Mère d’une afrodescendante n’ayant connu son (défunt) père qu’à travers les souvenirs de tiers, à partir de son expérience de cheffe de famille en situation monoparentale, je travaille également sur la puissance de l’imaginaire comme pratique de libération et stratégie d’émancipation visant à éduquer nos enfants au renouvellement d’un regard bienveillant vis-à-vis de soi, lorsqu’on est partagé(e)s entre plusieurs mondes et divers codes de représentation.
Première livraison d’une série de réflexions, Femmes Noires Francophones parle avant tout d’expériences d’humain(e)s et de vécus d’humanité(s) pour déconstruire les mythes infondés sur LA femme, africaine et noire, à l’occasion en 2020 du soixantenaire des Indépendances Africaines.

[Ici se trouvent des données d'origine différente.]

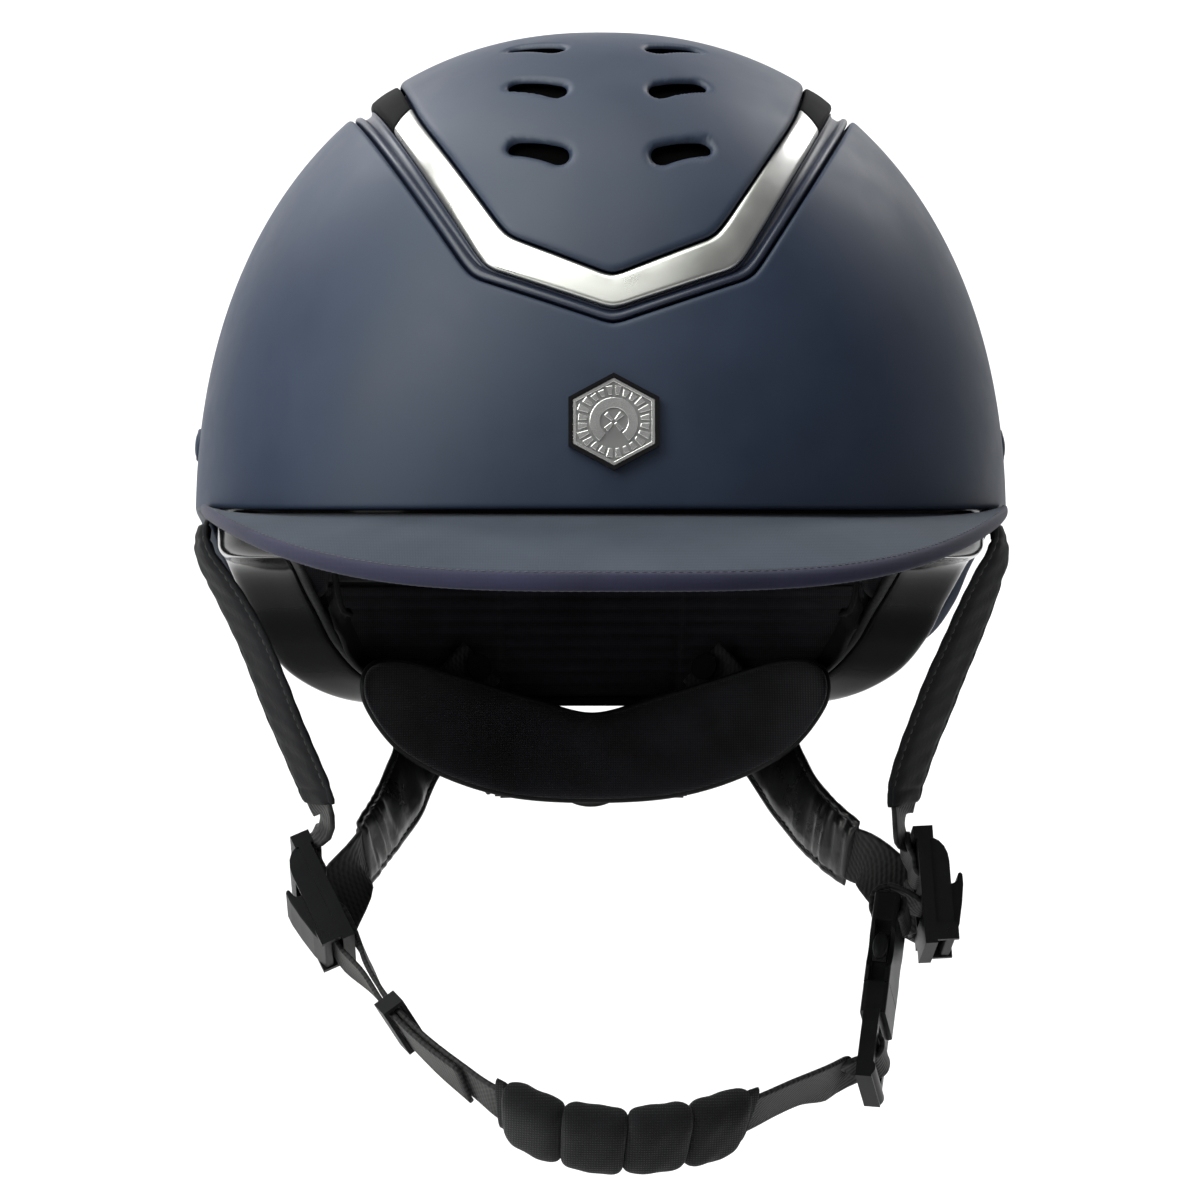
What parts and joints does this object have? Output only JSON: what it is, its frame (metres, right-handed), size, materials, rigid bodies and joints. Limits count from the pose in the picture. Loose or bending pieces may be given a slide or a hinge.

Car LA femme noire et africaine, c’est le silence assourdissant qui ne trouve aucun mot. Et si ce mot existe, accouché au forceps, il ne signifie pas assez, tant il est peuplé de fantasmes et de fantômes. De toute évidence, LA femme noire et africaine est une invention politique pour légitimer un discours, une vision du monde dont le récit ne se suffit plus. LA femme noire et africaine, c’est l’histoire de tant de vies acculées, de tant de ferveurs occultées,de tant de rêves étouffés, de tant d’expériences confinées par des frontières imposées. LA femme africaine et noire n’existe pas. Je parle de cette femme imaginaire reléguée dans un ghetto hors du temps, fixée par des plafonds de verre et des bornes exogènes, dont la couleur et l’origine suffiraient à délimiter le périmètre. Je parle de cette femme à qui on conteste le droit à la parole, cette femme dont on peut devenir expert(e) et porte-parole, de façon surplombante et péremptoire, en toute arrogance et indifférence, sans lui laisser le droit élémentaire et légitime de parler en son nom. Lorsque je dis que jee ne suis pas LA femme africaine, je désavoue les assignations qui ne me représentent pas. Je ne suis pas LA femme noire pour invalider des carcans qui tentent de m’éclipser, à tout prix, et dont l’identification par défaut à une couleur, sans lueur, est un leurre.